Progress Report
AI & Robots that Harmonize with Humans to Create Knowledge and Cross Its Borders[1] Experiment Automation AI Robot
Progress until the fiscal year 2023
1. Overview
We are developing an AI robot that, after conceiving experiments based on research hypotheses, estimates specific procedures in cyberspace and executes them in physical space.
Specifically, we are conducting R&D on (1) "AI for understanding experimental papers" to plan experiments from past cases, (2) "Exploration of AI robots performing organic synthesis" to conduct automated experiments, and (3) "XOR discovery AI for experimental predictions and results" to verify hypotheses from the outcomes.
2. Progress
This project sets the realization of AI that understands human research through scientific literature as its first milestone.
For the experiment automation AI robot, it is necessary to first plan experiments from related case studies in papers, as researchers would when replicating existing studies, and estimate and execute specific experimental parameters. However, since literature often only outlines experimental settings, this project attempted to infer by collecting knowledge from literature on different topics as well.
Additionally, it is necessary to examine results from experimental graphs to verify hypotheses. Thus, this project is developing AI models that can provide insights on experimental result figures in papers.
(1) AI for Understanding Experimental Papers
To understand and compare experimental content, we worked on "semantic analysis of tables" to extract and structure information such as tasks, data, and methods listed in paper tables. We input text-related information from tables into large language models (LLMs) to generate auxiliary explanatory text called synthetic context. Using this synthetic context as a feature for machine learning models improved entity linking accuracy by over 5 points compared to conventional methods. Moreover, utilizing text from cited literature complemented auxiliary knowledge not described in the paper itself, contributing to improved linking accuracy.
We also collected and annotated data on synthesis procedures targeting materials science literature, confirming that an initial BERT-based model could estimate synthesis procedures.
(2) AI Robots Performing Organic Synthesis
To represent compounds, we constructed a network-type database (Molecular Reaction Graph) with synthesis paths as edges and molecules as nodes, and fabricated a Kyoto University-style automated synthesis device, simplifying "Chemputor" (Fig. 1). Aiming for automatic input of experimental procedures, we approached the realization of an automatic generation program by converting experimental procedure text to Mermaid notation using ChatGPT. We successfully conducted 0.3 mol esterification, acetalization, and amidation experiments. Future work will address issues with post-processing and cleaning of experiments using deleterious and toxic substances.
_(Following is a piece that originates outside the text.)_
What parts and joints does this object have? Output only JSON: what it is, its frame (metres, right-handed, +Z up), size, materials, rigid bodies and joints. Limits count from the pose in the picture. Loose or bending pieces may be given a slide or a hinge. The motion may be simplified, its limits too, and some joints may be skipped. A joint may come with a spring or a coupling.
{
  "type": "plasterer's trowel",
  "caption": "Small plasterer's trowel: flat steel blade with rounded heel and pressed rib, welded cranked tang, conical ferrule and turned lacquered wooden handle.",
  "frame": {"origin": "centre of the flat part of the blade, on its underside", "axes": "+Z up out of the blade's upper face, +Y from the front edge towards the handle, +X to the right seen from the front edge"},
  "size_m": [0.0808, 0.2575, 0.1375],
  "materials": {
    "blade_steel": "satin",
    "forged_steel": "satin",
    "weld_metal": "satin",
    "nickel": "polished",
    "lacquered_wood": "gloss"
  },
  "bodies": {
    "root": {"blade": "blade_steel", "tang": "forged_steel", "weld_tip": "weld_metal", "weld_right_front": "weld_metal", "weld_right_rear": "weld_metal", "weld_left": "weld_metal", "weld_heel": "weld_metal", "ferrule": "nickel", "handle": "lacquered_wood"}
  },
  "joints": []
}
(3) XOR Discovery AI for Experiments
First, we built an AI that understands and explains figures in papers, developing a reliable AI incorporating researchers' insights. As existing models struggle with detailed explanations, we explored methods to input researcher-emphasized areas into the model. By manipulating Attention Weights in the Self-Attention mechanism, we generated captions detailing emphasized regions. Experiments confirmed the generation of captions containing words related to emphasized areas (Fig. 2).

3. Future work
The milestone up to fiscal year 2025 includes not only continuing to understand research but also realizing hypothesis generation. Physical space experiments are crucial for this, and research acceleration is necessary to prevent this from becoming a bottleneck.
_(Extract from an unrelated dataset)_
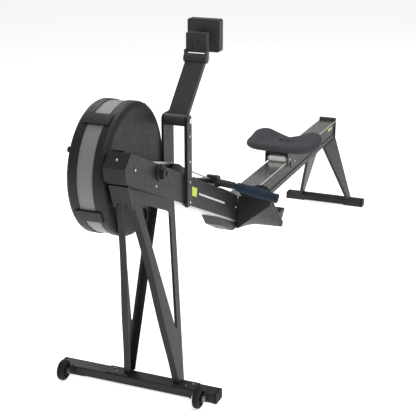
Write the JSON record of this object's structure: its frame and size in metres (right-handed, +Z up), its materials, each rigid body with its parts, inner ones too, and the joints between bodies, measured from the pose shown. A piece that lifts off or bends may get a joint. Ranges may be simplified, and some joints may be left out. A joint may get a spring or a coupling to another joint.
{
  "type": "rowing machine",
  "caption": "Indoor air-resistance rowing machine on tall legs, with a caged fan wheel, chain-pulled handle, sliding seat on a long rail, footrests and a tilting monitor.",
  "frame": {"origin": "on the floor, under the middle of the machine's bounding box", "axes": "+X from the fan wheel towards the rail's tail, +Y towards the side the cage is on, +Z up"},
  "size_m": [2.449, 0.61, 1.217],
  "materials": {
    "black_powder_coat": "satin powder coat",
    "black_plastic": "fine grain",
    "dark_panel": "satin",
    "grey_band": "perforated, satin",
    "bright_steel": "polished",
    "stainless": "brushed",
    "anodised": "satin anodised",
    "black_aluminium": "black anodised",
    "cast_wheel": "machined",
    "chain_steel": "nickel plated",
    "cord_rubber": "woven cover",
    "black_rubber": "matt",
    "navy_rubber": "matt",
    "grey_moulding": "fine grain",
    "strap_webbing": "woven",
    "seat_foam": "moulded skin",
    "white_roller": "smooth",
    "display_window": "clear"
  },
  "bodies": {
    "frame": {"front_foot": "black_powder_coat", "rear_foot": "black_powder_coat", "foot_end_caps": "black_rubber", "caster_brackets": "black_powder_coat", "caster_axles": "bright_steel", "front_leg_near": "black_powder_coat", "front_leg_far": "black_powder_coat", "leg_brace": "black_powder_coat", "screws": "bright_steel", "nose_housing": "black_powder_coat", "nose_side_cover": "dark_panel", "axle_boss": "black_plastic", "cage_bracket": "black_powder_coat", "main_beam": "anodised", "side_panels": "dark_panel", "handle_rest": "anodised", "rail_bracket": "black_powder_coat", "cage_near_cover": "black_plastic", "cage_screen": "grey_band", "cage_far_cover": "black_plastic", "rim_clips": "black_plastic", "axle_bearings": "bright_steel", "chain_guide": "black_plastic", "feed_chain": "chain_steel", "return_cord": "cord_rubber", "monitor_posts": "black_powder_coat", "arm_pivot_bolt": "bright_steel", "rail_beam": "black_aluminium", "rail_track": "stainless", "rail_stops": "grey_moulding", "footrest_supports": "black_plastic", "footboards": "black_plastic", "foot_straps": "strap_webbing", "rear_legs": "black_powder_coat"},
    "caster_near": {"caster_wheel_near": "black_rubber"},
    "caster_far": {"caster_wheel_far": "black_rubber"},
    "damper": {"damper_ring": "black_plastic"},
    "flywheel": {"flywheel_fan": "cast_wheel", "flywheel_axle": "bright_steel"},
    "sprocket": {"drive_sprocket": "bright_steel"},
    "idler": {"chain_idler": "white_roller"},
    "handle": {"handle_core": "black_plastic", "handle_grips": "navy_rubber", "pull_chain": "chain_steel"},
    "arm": {"monitor_arm": "grey_moulding", "monitor_hinge_pin": "bright_steel"},
    "monitor": {"monitor_bracket": "grey_moulding", "monitor_housing": "grey_moulding", "monitor_screen": "display_window"},
    "button_1": {"monitor_button_1": "black_rubber"},
    "button_2": {"monitor_button_2": "black_rubber"},
    "button_3": {"monitor_button_3": "black_rubber"},
    "seat": {"seat_pad": "seat_foam", "seat_carriage": "black_powder_coat", "seat_axles": "bright_steel"},
    "front_roller": {"seat_roller_front": "white_roller"},
    "rear_roller": {"seat_roller_rear": "white_roller"},
    "keepers": {"keeper_rollers": "white_roller"},
    "heel_near": {"heel_cup_near": "black_plastic"},
    "heel_far": {"heel_cup_far": "black_plastic"}
  },
  "joints": [
    {"name": "caster_near_spin", "type": "hinge", "parent": "frame", "child": "caster_near", "pos_m": [-1.0575, -0.258, 0.041], "axis": [0, 1, 0], "continuous": true},
    {"name": "caster_far_spin", "type": "hinge", "parent": "frame", "child": "caster_far", "pos_m": [-1.0575, 0.258, 0.041], "axis": [0, 1, 0], "continuous": true},
    {"name": "damper_turn", "type": "hinge", "parent": "frame", "child": "damper", "pos_m": [-0.9795, 0.1324, 0.79], "axis": [0, 1, 0], "range_deg": [0, 18]},
    {"name": "flywheel_spin", "type": "hinge", "parent": "frame", "child": "flywheel", "pos_m": [-0.9795, 0.046, 0.79], "axis": [0, 1, 0], "continuous": true},
    {"name": "sprocket_spin", "type": "hinge", "parent": "frame", "child": "sprocket", "pos_m": [-0.9795, -0.054, 0.79], "axis": [0, 1, 0], "continuous": true},
    {"name": "idler_spin", "type": "hinge", "parent": "frame", "child": "idler", "pos_m": [-0.7355, -0.054, 0.71984], "axis": [0, 1, 0], "continuous": true},
    {"name": "handle_pull", "type": "slide", "parent": "frame", "child": "handle", "axis": [0.9511, 0, 0.309], "range_m": [0, 0.85], "stiffness_N_per_m": 12, "springref_m": -2},
    {"name": "arm_swing", "type": "hinge", "parent": "frame", "child": "arm", "pos_m": [-0.7605, -0.054, 0.91], "axis": [0, 1, 0], "range_deg": [-45, 20]},
    {"name": "monitor_tilt", "type": "hinge", "parent": "arm", "child": "monitor", "pos_m": [-0.5835, -0.054, 1.09], "axis": [0, 1, 0], "range_deg": [-20, 25]},
    {"name": "seat_slide", "type": "slide", "parent": "frame", "child": "seat", "axis": [1, 0, 0], "range_m": [-0.36, 0.62]},
    {"name": "front_roller_spin", "type": "hinge", "parent": "seat", "child": "front_roller", "pos_m": [0.3645, -0.054, 0.47], "axis": [0, 1, 0], "continuous": true},
    {"name": "rear_roller_spin", "type": "hinge", "parent": "seat", "child": "rear_roller", "pos_m": [0.5205, -0.054, 0.47], "axis": [0, 1, 0], "continuous": true},
    {"name": "keeper_spin", "type": "hinge", "parent": "seat", "child": "keepers", "pos_m": [0.4425, -0.054, 0.4416], "axis": [0, 1, 0], "continuous": true},
    {"name": "heel_near_slide", "type": "slide", "parent": "frame", "child": "heel_near", "axis": [0.725, 0, -0.6887], "range_m": [-0.03, 0.01]},
    {"name": "heel_far_slide", "type": "slide", "parent": "frame", "child": "heel_far", "axis": [0.725, 0, -0.6887], "range_m": [-0.03, 0.01]},
    {"name": "button_1_press", "type": "slide", "parent": "monitor", "child": "button_1", "axis": [-1, 0, 0], "range_m": [0, 0.0015], "stiffness_N_per_m": 500, "springref_m": -0.0005},
    {"name": "button_2_press", "type": "slide", "parent": "monitor", "child": "button_2", "axis": [-1, 0, 0], "range_m": [0, 0.0015], "stiffness_N_per_m": 500, "springref_m": -0.0005},
    {"name": "button_3_press", "type": "slide", "parent": "monitor", "child": "button_3", "axis": [-1, 0, 0], "range_m": [0, 0.0015], "stiffness_N_per_m": 500, "springref_m": -0.0005}
  ],
  "couplings": [
    {"joint": "idler_spin", "follows": "handle_pull", "rad_per_m": 64.5},
    {"joint": "sprocket_spin", "follows": "handle_pull", "rad_per_m": 70.67},
    {"joint": "front_roller_spin", "follows": "seat_slide", "rad_per_m": 62.5},
    {"joint": "rear_roller_spin", "follows": "seat_slide", "rad_per_m": 62.5},
    {"joint": "keeper_spin", "follows": "seat_slide", "rad_per_m": -111.11}
  ]
}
Specifically, we will first expand the exploration space of target substances by enhancing automated synthesis methods. We will simultaneously explore diverse synthesis methods such as flow synthesis and mechanochemical synthesis.
We also plan to incorporate synthesis execution while updating initial hypotheses for candidate substances to those easier to synthesize or more likely to react, considering hypothesis updates utilizing simulations.
Lastly, synthesizing such candidate substances requires estimating synthesis routes and synthesis conditions.
Thus, this project aims to increase the throughput of the research loop by further advancing the experiment automation AI robot.